[Records with modeling code]
******

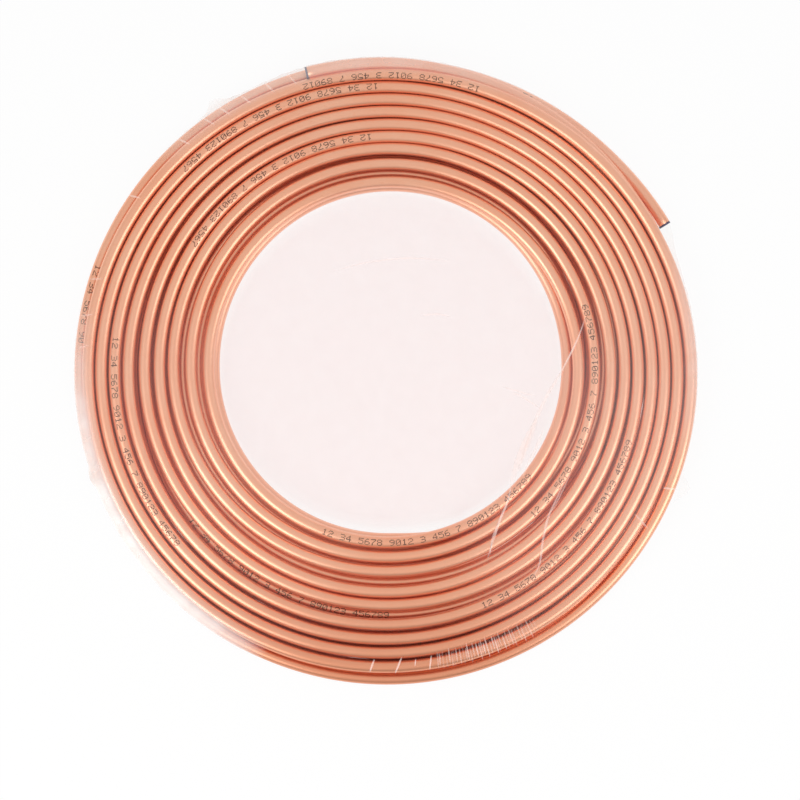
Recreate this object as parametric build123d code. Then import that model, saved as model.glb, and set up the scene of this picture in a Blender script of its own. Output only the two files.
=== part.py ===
"""A 25 m coil of soft copper tube in two layers, shrink-wrapped in clear film.

Millimetres. X and Y lie in the plane of the coil and Z points up. The origin is under the
coil's centre, on the surface that the wrapped coil lies on. Angles run counter-clockwise
from X, seen from above.
"""

from build123d import *
import math
import os

# Tube
tube_diameter = 10.0
tube_wall = 0.7

# Turns, from the outermost one to the bore
outer_turn_radius = 252.0
turn_gaps = (0.4, 0.7, 0.8, 1.3, 2.0, 1.9, 2.3, 3.7, 2.4)
layer_gap = 0.4
layer_seat = 0.5
crest_flat = 4.0
section_sides = 8

# Free ends: where each stops, over what angle before that it leaves the round, and how
# far its centre line has sprung out by then
lower_end_angle = 28.0
lower_end_sweep = 62.0
lower_end_spring = 6.0
upper_end_angle = 105.0
upper_end_sweep = 20.0
upper_end_spring = 1.0

# The tube is fully round over this sweep behind a free end. It is the outermost turn of its
# layer over its run and then closes in on the next turn. The lower one goes nearly all the
# way round and stops short of its own free end by the gap
round_sweep = 10.0
closing_sweep = 45.0
end_gap_sweep = 13.0
lower_end_run = 360.0 - end_gap_sweep - closing_sweep
upper_end_run = 120.0

# End plugs
open_bore_sweep = 6.0
plug_clearance = 0.2
plug_flange = 1.6
plug_flange_chamfer = 0.4
plug_room = 6.0
plug_stem_length = 8.0
plug_wall = 1.2

# Film
film_thickness = 0.3
film_clearance = 0.5

bore_diameter = tube_diameter - 2 * tube_wall
coil_bottom = film_thickness + film_clearance
lower_level = coil_bottom + tube_diameter / 2
upper_level = lower_level + tube_diameter + layer_gap
coil_top = upper_level + tube_diameter / 2


def turn_radii():
    """Centre-line radii of the full turns inside the outermost one."""
    radii = []
    radius = outer_turn_radius
    for gap in turn_gaps:
        radius = radius - tube_diameter - gap
        radii.append(radius)
    return radii


def at(radius, angle, level=0.0):
    """A point of the coil's own polar grid."""
    turn = math.radians(angle)
    return Vector(radius * math.cos(turn), radius * math.sin(turn), level)


def drifting_arc(start, end, touch, drift, level, widen=0.0):
    """An arc that touches the outermost turn's circle at one angle and, a quarter turn on,
    lies the drift outside it. Widen moves the whole arc out along its own radius."""
    radius = outer_turn_radius + drift + widen
    centre = at(-drift, touch, level)
    points = [centre + at(radius, angle) for angle in (start, (start + end) / 2, end)]
    return ThreePointArc(*points)


class FreeEnd:
    """A free end of the tube and the outermost turn behind it. Sense is 1 where the tube
    runs counter-clockwise from its end and -1 where it runs clockwise."""

    def __init__(self, angle, sweep, spring, run, sense, level):
        self.angle = angle
        self.run = run
        self.sense = sense
        self.level = level
        self.landing = angle + sense * sweep
        self.drift = spring / (1 - math.cos(math.radians(sweep)))

    def sprung_arc(self, start, end, widen=0.0):
        """The centre line, or a line parallel to it, where the end springs off the round."""
        return drifting_arc(start, end, self.landing, self.drift, self.level, widen)

    def end_path(self, sweep):
        """Centre line of the stretch of tube just behind the end."""
        return Wire([self.sprung_arc(self.angle, self.angle + self.sense * sweep)])

    def turn_path(self):
        """Centre line of the rest of the outermost turn, up to where it closes in."""
        start = self.angle + self.sense * round_sweep
        close = self.angle + self.sense * self.run
        stop = close + self.sense * closing_sweep
        pitch = tube_diameter + turn_gaps[0]
        return Wire(
            [
                self.sprung_arc(start, self.landing),
                drifting_arc(self.landing, close, self.landing, 0.0, self.level),
                drifting_arc(close, stop, close, -pitch, self.level),
            ]
        )

    def face(self):
        """The plane of the tube's end, looking into the tube."""
        path = self.end_path(round_sweep)
        return Plane(origin=path @ 0, z_dir=path % 0)


def swept_section(path, section):
    """A solid of the given section along a path in the plane of the coil. The section's
    own Y stays upright."""
    along = path % 0
    start = Plane(origin=path @ 0, x_dir=along.cross(Vector(0, 0, 1)), z_dir=along)
    return sweep(start * section, path=path)


def outer_turn(end):
    """An outermost turn: round tube behind its free end, then a plain eight-sided bar as
    wide across its flats as the tube."""
    flat_sided = RegularPolygon(tube_diameter / 2, section_sides, major_radius=False)
    flat_topped = Rot(0, 0, 180 / section_sides) * flat_sided
    laid = swept_section(end.turn_path(), flat_topped)
    return laid + swept_section(end.end_path(round_sweep), Circle(tube_diameter / 2))


def open_bore(end):
    """The hollow of the tube at a free end."""
    return swept_section(end.end_path(open_bore_sweep), Circle(bore_diameter / 2))


def room_for_plug(end):
    """The clear space before a free end, where its plug goes in."""
    return end.face() * extrude(Circle(tube_diameter / 2 + plug_clearance), -plug_room)


def crest_line(level, side):
    """One face of the wound turns, from the outer edge to the bore: a flat crest for each
    turn and, between two turns, a groove down to the tube's centre line. Side is 1 for the
    upper face and -1 for the lower one."""
    crest = level + side * tube_diameter / 2
    points = []
    for radius, gap in zip(turn_radii(), turn_gaps):
        points.append((radius + (tube_diameter + gap) / 2, level))
        points.append((radius + crest_flat / 2, crest))
        points.append((radius - crest_flat / 2, crest))
    points.append((turn_radii()[-1] - tube_diameter / 2, level))
    return points


def wound_turns():
    """The full turns of both layers, turned as one ring with its bore. At the outside a
    ledge fills the space under the upper layer's outermost turn, which is seated in it."""
    upper_face = crest_line(upper_level, 1)
    lower_face = crest_line(lower_level, -1)
    ledge_top = upper_level - tube_diameter / 2 + layer_seat
    ledge = [
        (outer_turn_radius, lower_level),
        (outer_turn_radius, ledge_top),
        (upper_face[0][0], ledge_top),
    ]
    profile = make_face(Polyline(*ledge, *upper_face, *lower_face[::-1], close=True))
    return revolve(Plane.XZ * profile, axis=Axis.Z)


def copper_tube_coil(ends):
    """The whole tube: the wound turns, both outermost turns and the hollow free ends."""
    coil = wound_turns()
    for end in ends:
        coil -= room_for_plug(end)
        coil += outer_turn(end)
        coil -= open_bore(end)
    return coil


def end_plug(end):
    """A hollow plastic plug whose stem sits in the tube and whose flange covers its end."""
    stem_diameter = bore_diameter - 2 * plug_clearance
    flange = extrude(Circle(tube_diameter / 2), -plug_flange)
    flange = chamfer(flange.faces().sort_by(Axis.Z)[0].edges(), plug_flange_chamfer)
    stem = extrude(Circle(stem_diameter / 2), plug_stem_length)
    hollow = extrude(Circle(stem_diameter / 2 - plug_wall), plug_stem_length)
    return end.face() * (flange + stem - hollow)


def film_outline(ends, margin):
    """Plan of the taut film: a hull round the coil and its sprung ends. The margin lies
    between the copper and the outline."""
    reach = tube_diameter / 2 + margin
    flange_sweep = math.degrees((plug_flange + margin) / outer_turn_radius)
    lines = [Circle(outer_turn_radius + reach).edge()]
    for end in ends:
        tip = end.angle - end.sense * flange_sweep
        lines.append(Pos(0, 0, -end.level) * end.sprung_arc(tip, end.landing, reach))
    return make_hull(lines)


def film_body(ends, margin):
    """A flat round body that lies the margin outside the copper on every side, with its
    rims chamfered like the eight-sided outermost turns."""
    height = coil_top - coil_bottom + 2 * margin
    body = Pos(0, 0, coil_bottom - margin) * extrude(film_outline(ends, margin), height)
    faces = body.faces().sort_by(Axis.Z)
    rims = faces[0].edges() + faces[-1].edges()
    return chamfer(rims, (tube_diameter / 2 + margin) * (2 - math.sqrt(2)))


def film_wrap(ends):
    """The closed film bag, taut over both faces, the rim and the bore."""
    outside = film_body(ends, film_clearance + film_thickness)
    return outside - film_body(ends, film_clearance)


lower_end = FreeEnd(
    lower_end_angle, lower_end_sweep, lower_end_spring, lower_end_run, 1, lower_level
)
upper_end = FreeEnd(
    upper_end_angle, upper_end_sweep, upper_end_spring, upper_end_run, -1, upper_level
)
both_ends = (lower_end, upper_end)
parts = {
    "copper_tube_coil": copper_tube_coil(both_ends),
    "end_plug_upper": end_plug(upper_end),
    "end_plug_lower": end_plug(lower_end),
    "film_wrap": film_wrap(both_ends),
}

os.makedirs("parts", exist_ok=True)
for name, part in parts.items():
    export_step(part, f"parts/{name}.step")
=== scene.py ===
"""Looks of the copper tube coil: the wound tube, its two end plugs, the ink marking, the
shrink film and its folds.

The scene is in metres. Sizes in this file are in millimetres, but for those that a comment
gives in metres. X and Y lie in the plane of the coil and Z points up. Angles run
counter-clockwise from X, seen from above.
"""

import bpy
import math
import numpy as np
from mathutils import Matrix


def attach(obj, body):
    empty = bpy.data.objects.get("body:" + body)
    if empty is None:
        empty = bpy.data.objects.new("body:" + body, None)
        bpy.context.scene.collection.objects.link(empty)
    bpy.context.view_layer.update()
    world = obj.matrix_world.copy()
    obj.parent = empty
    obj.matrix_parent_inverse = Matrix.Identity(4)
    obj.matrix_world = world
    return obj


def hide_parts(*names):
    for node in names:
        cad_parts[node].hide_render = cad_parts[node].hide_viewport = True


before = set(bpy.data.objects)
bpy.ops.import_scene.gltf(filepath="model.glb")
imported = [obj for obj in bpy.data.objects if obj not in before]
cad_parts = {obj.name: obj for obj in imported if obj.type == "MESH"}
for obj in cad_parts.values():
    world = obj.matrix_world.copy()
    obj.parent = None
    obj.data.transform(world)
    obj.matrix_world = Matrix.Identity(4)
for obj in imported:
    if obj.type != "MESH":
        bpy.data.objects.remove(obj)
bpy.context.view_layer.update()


# Tube. One length of soft copper tube, 10 by 0.7 mm, wound inwards in the upper layer and
# back outwards in the lower one. It is given by the distance of its middle from the coil's
# axis and by its height, at angles that run on from turn to turn.

in_metres = 0.001
tube_radius = 5.0
bore_radius = 4.3
tube_sides = 16
tube_rings = 4852
sharp_edge = math.radians(50)
lower_level = 5.8
layer_step = 10.4
first_angle = 28.0
last_angle = 7305.0
lower_layer_start = 3600.0

# Distances of the turns from the axis at four sides of the coil, from the outside in for the
# upper layer, whose rows follow the grooves seen between the turns, and from the bore out for
# the lower one, which is hidden and fills the gaps of the upper one.
upper_right = (248.7, 237.7, 227.0, 216.4, 205.3, 194.3, 182.8, 169.7, 156.6)
upper_top = (252.1, 242.8, 232.8, 222.7, 212.7, 202.7, 192.7, 182.6, 170.1, 155.7)
upper_left = (252.9, 245.5, 234.8, 223.8, 212.3, 199.2, 186.9, 175.4, 161.1, 146.7)
upper_bottom = (253.3, 242.6, 231.1, 219.7, 207.8, 191.8, 181.1, 164.3, 152.5, 140.6)
lower_right = tuple(148.0 + 9.97 * np.arange(11))
lower_top = tuple(153.5 + 9.83 * np.arange(10))
lower_left = (143.3, 156.0, 168.8, 179.6, 190.3, 200.6, 210.6, 222.3, 232.5, 242.7)
lower_bottom = (138.4, 149.5, 161.0, 174.0, 186.0, 200.6, 211.3, 222.8, 232.7, 242.6)

sides_of_turns = (
    (360.0, upper_right),
    (75.0, upper_top),
    (180.0, upper_left),
    (270.0, upper_bottom),
    (lower_layer_start, lower_right),
    (lower_layer_start + 75.0, lower_top),
    (lower_layer_start + 180.0, lower_left),
    (lower_layer_start + 270.0, lower_bottom),
)
distance_keys = {28.0: 258.0, 45.0: 254.1, 60.0: 252.6, 3915.0: 150.0, 3940.0: 156.0}
for first, distances in sides_of_turns:
    for number, distance in enumerate(distances):
        distance_keys[first + 360.0 * number] = distance
distance_keys.update({4620.0: 164.4, 4635.0: 167.9, 4980.0: 176.4, 4995.0: 177.9})
distance_keys.update({4265.0: 156.0, 4270.0: 157.2, 4275.0: 157.9, 5010.0: 181.5})
distance_keys.update({5370.0: 192.3, 5625.0: 202.1, 5730.0: 203.9, 5745.0: 205.0})
distance_keys.update({5755.0: 207.25, 5995.0: 212.3, 6110.0: 216.7, 6350.0: 222.0})
distance_keys.update({3890.0: 143.2, 3975.0: 159.6, 5020.0: 184.3, 5210.0: 190.8})
distance_keys.update({5380.0: 194.3, 6365.0: 222.4, 6730.0: 232.3})
distance_keys.update({7228.0: 247.0, 7245.0: 247.6, 7260.0: 248.6, 7275.0: 250.2})
distance_keys.update({7290.0: 252.0, 7305.0: 253.0})

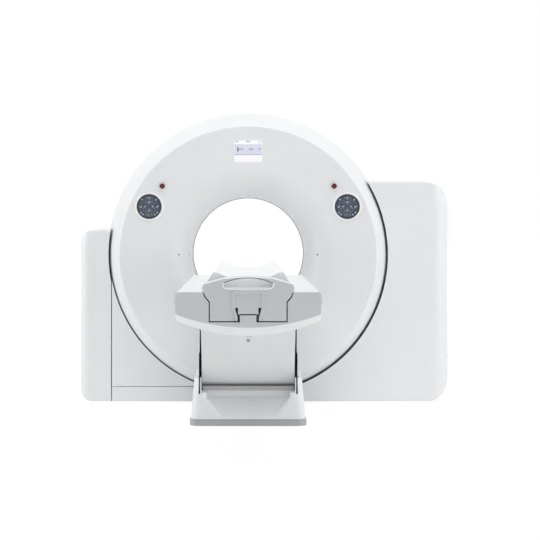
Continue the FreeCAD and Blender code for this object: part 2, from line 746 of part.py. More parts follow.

******

EXERCISE DIRECTIONS >>
Give again the lines from the one with "return chamfer(rims, (tube_diameter" to the one with "imported = [obj", both lines included, exactly and with no other line.

REPLY TO THE TASK >>
    return chamfer(rims, (tube_diameter / 2 + margin) * (2 - math.sqrt(2)))


def film_wrap(ends):
    """The closed film bag, taut over both faces, the rim and the bore."""
    outside = film_body(ends, film_clearance + film_thickness)
    return outside - film_body(ends, film_clearance)


lower_end = FreeEnd(
    lower_end_angle, lower_end_sweep, lower_end_spring, lower_end_run, 1, lower_level
)
upper_end = FreeEnd(
    upper_end_angle, upper_end_sweep, upper_end_spring, upper_end_run, -1, upper_level
)
both_ends = (lower_end, upper_end)
parts = {
    "copper_tube_coil": copper_tube_coil(both_ends),
    "end_plug_upper": end_plug(upper_end),
    "end_plug_lower": end_plug(lower_end),
    "film_wrap": film_wrap(both_ends),
}

os.makedirs("parts", exist_ok=True)
for name, part in parts.items():
    export_step(part, f"parts/{name}.step")
=== scene.py ===
"""Looks of the copper tube coil: the wound tube, its two end plugs, the ink marking, the
shrink film and its folds.

The scene is in metres. Sizes in this file are in millimetres, but for those that a comment
gives in metres. X and Y lie in the plane of the coil and Z points up. Angles run
counter-clockwise from X, seen from above.
"""

import bpy
import math
import numpy as np
from mathutils import Matrix


def attach(obj, body):
    empty = bpy.data.objects.get("body:" + body)
    if empty is None:
        empty = bpy.data.objects.new("body:" + body, None)
        bpy.context.scene.collection.objects.link(empty)
    bpy.context.view_layer.update()
    world = obj.matrix_world.copy()
    obj.parent = empty
    obj.matrix_parent_inverse = Matrix.Identity(4)
    obj.matrix_world = world
    return obj


def hide_parts(*names):
    for node in names:
        cad_parts[node].hide_render = cad_parts[node].hide_viewport = True


before = set(bpy.data.objects)
bpy.ops.import_scene.gltf(filepath="model.glb")
imported = [obj for obj in bpy.data.objects if obj not in before]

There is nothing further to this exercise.